Fui confrontado há poucos meses com a gentileza, ou será antes carinho, de um pedido no sentido de serem utilizadas fotografias do meu portefólio na decoração de uma casa de férias nova. Soube-me tão bem.
Embora não tenha uma memória privilegiada, lembro-me dos pormenores da realização da grande maioria das minhas fotografias, sejam técnicos ou circunstanciais.
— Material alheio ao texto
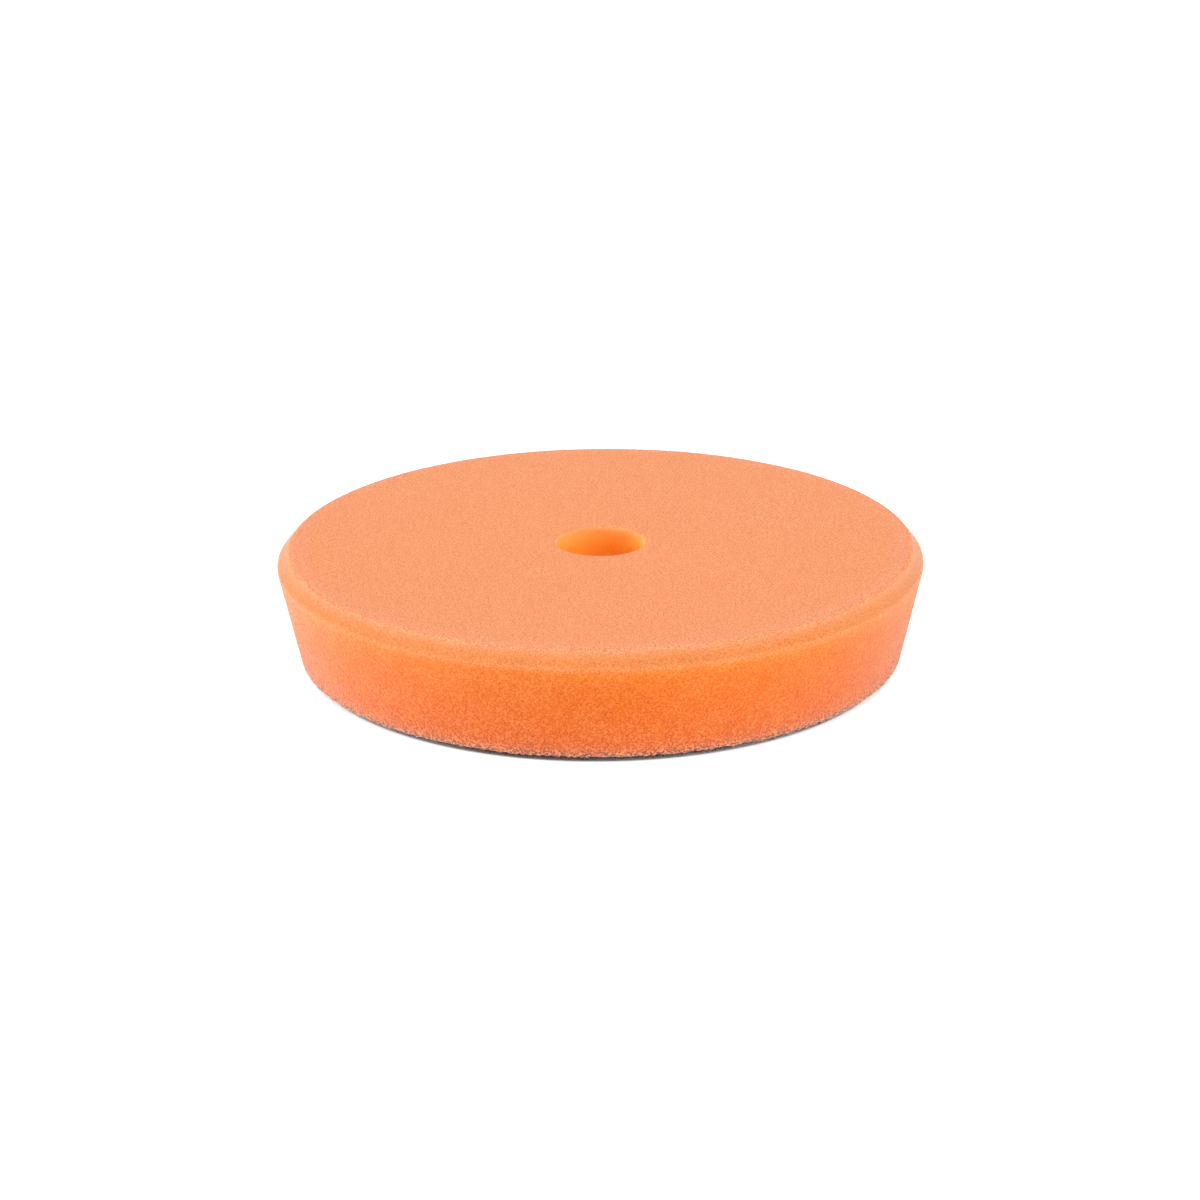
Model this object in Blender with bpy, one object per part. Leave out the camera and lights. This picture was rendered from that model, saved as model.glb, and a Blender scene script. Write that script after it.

Curiosamente, são muitas vezes as próprias imagens o elo de ligação com os lugares ou acontecimentos, ou até outras pessoas, que não estando nas imagens lhes ficaram associadas.
Agora, quando olho para cada uma daquelas fotografias, elas já não ficam circunscritas às recordações de quando as realizei. Têm para mim o valor acrescentado de terem sido “as escolhidas”.
Amo quem teve a ideia. Amo quem fez a escolha.
Obrigado.
Vou partilhar convosco essas imagens.

 

Lisboa - Junho, 2004 - Nikon F5 - AF-S Zoom-Nikkor 17-35mm f/2.8D IF-ED - Fujichrome Tungsten 64 II

 

Lisboa - Maio, 2010 - Nikon D300 - AF-S VR Zoom-Nikkor 70-200mm f/2.8G IF-ED

 

Lago de Carucedo - Outubro, 2006 - Nikon D200 - AF-S VR Zoom-Nikkor 70-200mm f/2.8G IF-ED

 

Sanábria - Novembro, 2016 - Nikon D810 - AF-S Nikkor 80-400mm f/4.5-5.6G ED VR

 

Praia da Adraga - Janeiro, 2017 - Nikon D810 - AF-S Nikkor 70-200 f/2.8G ED VR II

 

Praia da Ursa - Agosto, 2012 - Nikon D700 - AF-S Nikkor 14-24mm f/2.8G ED - Pilha de 270 fotografias

 

Montesinho - Outubro, 2016 - Nikon D700 - AF-S Micro-Nikkor 105mm f/2.8G IF-ED

 

Serra da Estrela - Novembro, 2013 - Nikon D700 - AF-S Nikkor 24-70mm f/2.8G ED 

 

Quarenta e quatro anos depois da primeira Nikon, muitos dias soalheiros depois, chuvosos vezes a mais, alguns de neve fotogénica, ou ventosos, acima de tudo com milhares de quilómetros percorridos, aqui estamos hoje confinados para não espalhar o vírus.
Ainda não decidi como vou abordar o tema com as minhas companheiras Nikon D500 e Nikon D850, explicar-lhes que estão de quarentena e que TEMOS DE FICAR EM CASA.